The first time cut-off is at the bottom of Posettes at Le Tour, which runners should reach within 5.5 hours (28 km total distance). This may seem like silly ample time to complete a 28 km run, but the altitude gain and loss makes make these targets tight for the average middle- to back-of-the-packer. A whopping ten percent of the field did not finish within the allotted time in 2017. Another cut-off at Flegere after 7.25 hours prompts runners to finish the total distance comprised of 2700 m altitude gain and 2000 m loss within 9 hours.

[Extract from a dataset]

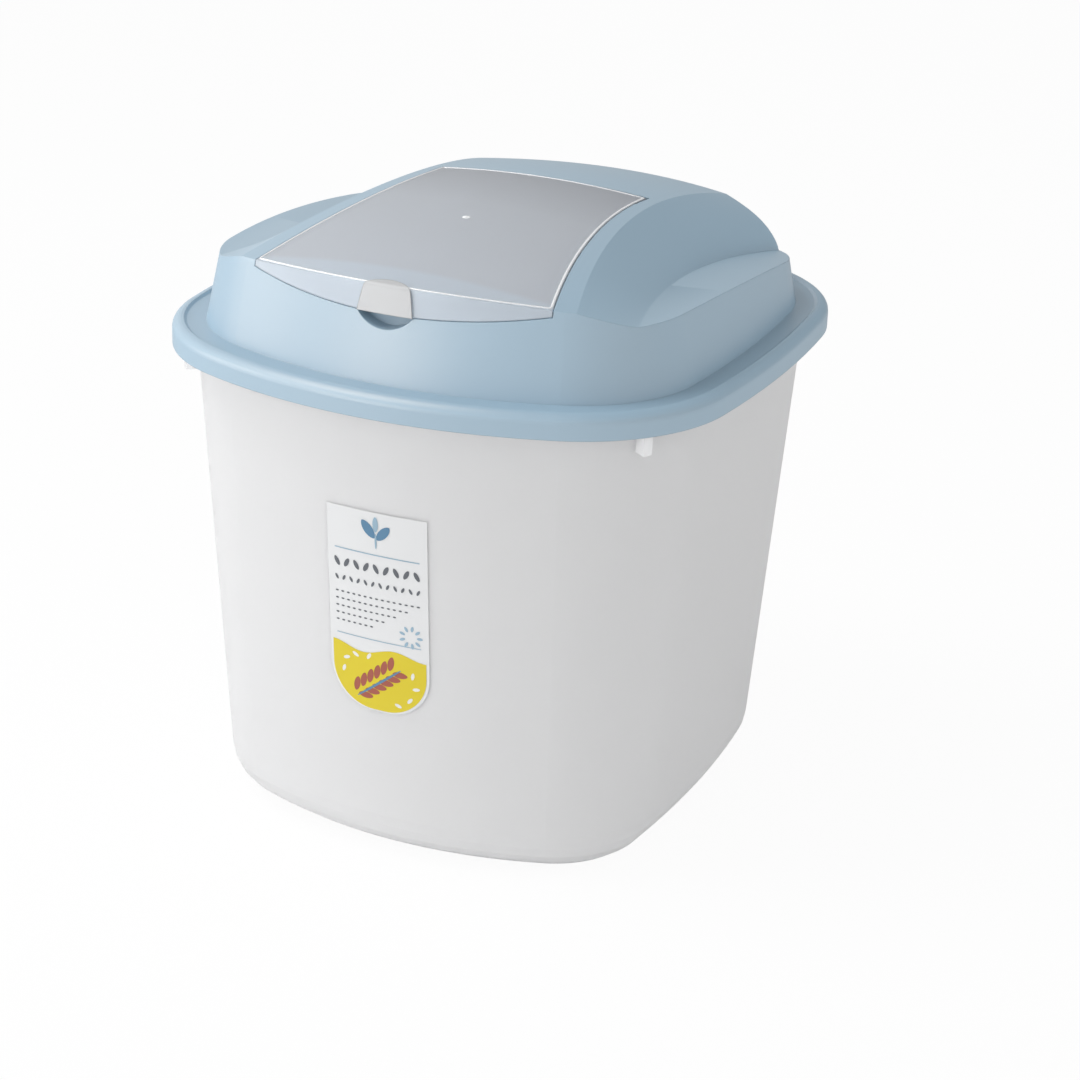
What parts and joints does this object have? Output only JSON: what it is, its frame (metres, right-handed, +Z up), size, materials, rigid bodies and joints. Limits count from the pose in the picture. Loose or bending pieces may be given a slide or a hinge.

The race is very well organised, and despite most of the French volunteers having a poor command of English, they are extremely friendly and supportive. The race is stated as being semi-self supportive and runners are required to carry a minimum of 500 ml of water. For the faster runners this should be ample, as there are 6 water stations along the route of which four are fully stocked with water and energy drinks, bread, chocolate, salami, nuts and fruit. Plenty of volunteers man these aid stations and they are a welcome sight after sections of hard mountain running.
The marathon route includes sections of high tourist traffic such at view points atop mountains. Ironically this is where runners are most tired, trails a narrow and more technical and hikers move slowest. This can cause some frustration and a lot of time can be lost.
In a Nutshell
Key pieces advice to future competitors on Mont-Blanc would boil down to:
- Train on the specific hill gradients dished out by Mont-Blanc. Your body will thank you for it.
- Arrive a week early in Chamonix, if possible. Scout some sections of the route and get used to the trails and the altitude.
- Run the first 6 to 10 km of the race harder to get ahead in the pack.
- Take pictures when you have the opportunity! The weather can turn in an instant and views may be obscured.
- Don’t carry too much water or food. The aid station are well placed and fully stocked.
- Be forewarned of tourists and hikers on the trails that may slow your overall pace down. Just remember, the elite deal with them too and still finish in 3:45:45 (Kilian Jornet, 2017 male winner) and 4:40:36 (Megan Kimmel, 2017 female winner).